The Warp doesn't skimp on screen size. The screen, at 4.3 inches, is large and sharp; great for taking advantage of everything a smartphone can do. As expected for a phone at this price point, the screen isn't top quality, though. The contrast ratio isn't great, meaning blacks aren't very black. The viewing angles aren't great, either, so it looks pretty bad if not viewed straight-on. But that's the trade-off for a phone this affordable. ($199 with no contract.)
That's really the only noticeable trade-off. The hardware looks fine and feels nice. The phone feels very light, yet still solid. It's all-plastic, but everything fits well and the soft rubber-ish back feels nice in the hand. The touch keys across the bottom aren't lit, which will no doubt annoy anyone using one in dim situations, but otherwise they work fine. The volume and lock keys feel good and work well. The camera key is overly sensitive, but it's two-stage, (press half-way to lock focus), and many competing phones lack a hardware camera key, so at least it's there.
The 5-megapixel camera seems to work well, with auto-focus. There's an LED flash, but video capture is not HD. The camera interface is standard Android, but a brightness control appears right in the viewfinder, which is handy.

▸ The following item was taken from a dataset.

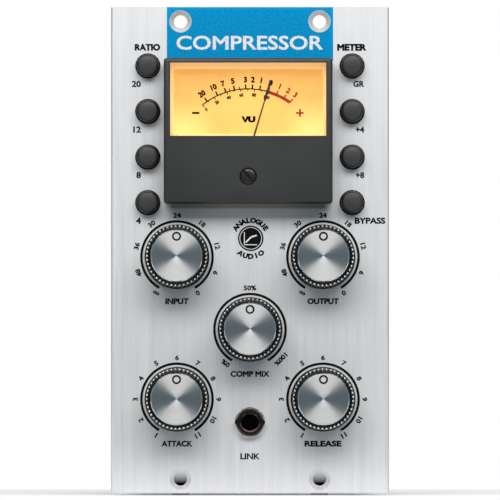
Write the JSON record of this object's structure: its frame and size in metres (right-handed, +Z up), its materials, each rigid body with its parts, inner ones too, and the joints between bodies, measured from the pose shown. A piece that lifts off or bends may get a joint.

The overall interface is 95% standard Android. But you'll find Boost's iD Pack system on board, and featured front and center with a shortcut right at the bottom of every home screen, where you'd normal find the Browser icon. (Yes iD is originally a Sprint service, but remember that Boost is actually a division of Sprint.) This cross-branding is new, but smart. The in-your-face promotion of the iD service is obnoxious, though.
The performance is decent thanks to a 1 GHz processor. Most phones this affordable aren't that fast; the speed is appreciated.
The Warp is already on sale with Boost, which has an exclusive on this phone through March 2012.